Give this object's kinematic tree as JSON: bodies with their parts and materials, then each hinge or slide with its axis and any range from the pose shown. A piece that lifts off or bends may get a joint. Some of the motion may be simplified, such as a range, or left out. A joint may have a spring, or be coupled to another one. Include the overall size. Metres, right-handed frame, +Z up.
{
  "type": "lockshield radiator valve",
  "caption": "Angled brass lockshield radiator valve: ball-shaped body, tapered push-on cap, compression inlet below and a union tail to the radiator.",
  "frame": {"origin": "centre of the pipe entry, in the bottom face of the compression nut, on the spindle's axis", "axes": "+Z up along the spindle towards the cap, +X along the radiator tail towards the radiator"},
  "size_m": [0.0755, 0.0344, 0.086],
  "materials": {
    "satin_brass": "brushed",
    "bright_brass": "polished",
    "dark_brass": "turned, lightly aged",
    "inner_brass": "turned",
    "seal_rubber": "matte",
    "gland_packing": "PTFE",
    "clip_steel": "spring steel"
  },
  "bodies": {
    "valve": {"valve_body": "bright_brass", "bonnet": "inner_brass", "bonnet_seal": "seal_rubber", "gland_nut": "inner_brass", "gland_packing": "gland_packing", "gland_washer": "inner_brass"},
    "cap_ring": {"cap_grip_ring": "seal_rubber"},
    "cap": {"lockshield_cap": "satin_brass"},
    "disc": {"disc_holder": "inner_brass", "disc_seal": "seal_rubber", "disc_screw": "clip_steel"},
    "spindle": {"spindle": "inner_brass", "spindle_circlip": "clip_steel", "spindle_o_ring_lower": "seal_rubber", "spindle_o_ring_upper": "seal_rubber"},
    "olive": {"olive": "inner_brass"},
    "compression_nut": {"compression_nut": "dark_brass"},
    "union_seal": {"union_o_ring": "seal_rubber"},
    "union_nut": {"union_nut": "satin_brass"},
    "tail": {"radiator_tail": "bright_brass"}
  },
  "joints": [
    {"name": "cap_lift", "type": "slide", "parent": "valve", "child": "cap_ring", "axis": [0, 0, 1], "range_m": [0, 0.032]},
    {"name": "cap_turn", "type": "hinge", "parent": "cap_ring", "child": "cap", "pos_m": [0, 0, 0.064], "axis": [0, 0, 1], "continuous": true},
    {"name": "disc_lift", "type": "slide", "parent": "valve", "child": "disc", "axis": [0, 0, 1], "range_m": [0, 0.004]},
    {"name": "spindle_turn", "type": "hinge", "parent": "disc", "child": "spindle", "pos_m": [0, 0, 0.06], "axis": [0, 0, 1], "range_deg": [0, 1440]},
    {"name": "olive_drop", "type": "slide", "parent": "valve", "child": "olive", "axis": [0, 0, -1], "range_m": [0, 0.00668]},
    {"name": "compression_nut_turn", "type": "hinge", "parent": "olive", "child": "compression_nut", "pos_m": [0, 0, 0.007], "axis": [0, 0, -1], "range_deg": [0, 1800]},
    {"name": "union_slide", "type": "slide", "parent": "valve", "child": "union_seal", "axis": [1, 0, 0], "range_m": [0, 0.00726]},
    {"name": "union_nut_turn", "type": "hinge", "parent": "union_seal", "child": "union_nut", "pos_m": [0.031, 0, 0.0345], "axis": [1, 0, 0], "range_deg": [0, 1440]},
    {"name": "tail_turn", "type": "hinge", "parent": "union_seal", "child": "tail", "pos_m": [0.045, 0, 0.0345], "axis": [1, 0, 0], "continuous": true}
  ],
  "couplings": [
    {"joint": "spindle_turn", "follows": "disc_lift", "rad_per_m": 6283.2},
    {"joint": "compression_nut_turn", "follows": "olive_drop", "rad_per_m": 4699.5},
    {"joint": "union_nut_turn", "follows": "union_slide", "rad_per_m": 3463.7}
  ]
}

### Work to be completed
Return all the lines that contain the string "materials".

### Solution to this problem
Give this object's kinematic tree as JSON: bodies with their parts and materials, then each hinge or slide with its axis and any range from the pose shown. A piece that lifts off or bends may get a joint. Some of the motion may be simplified, such as a range, or left out. A joint may have a spring, or be coupled to another one. Include the overall size. Metres, right-handed frame, +Z up.
  "materials": {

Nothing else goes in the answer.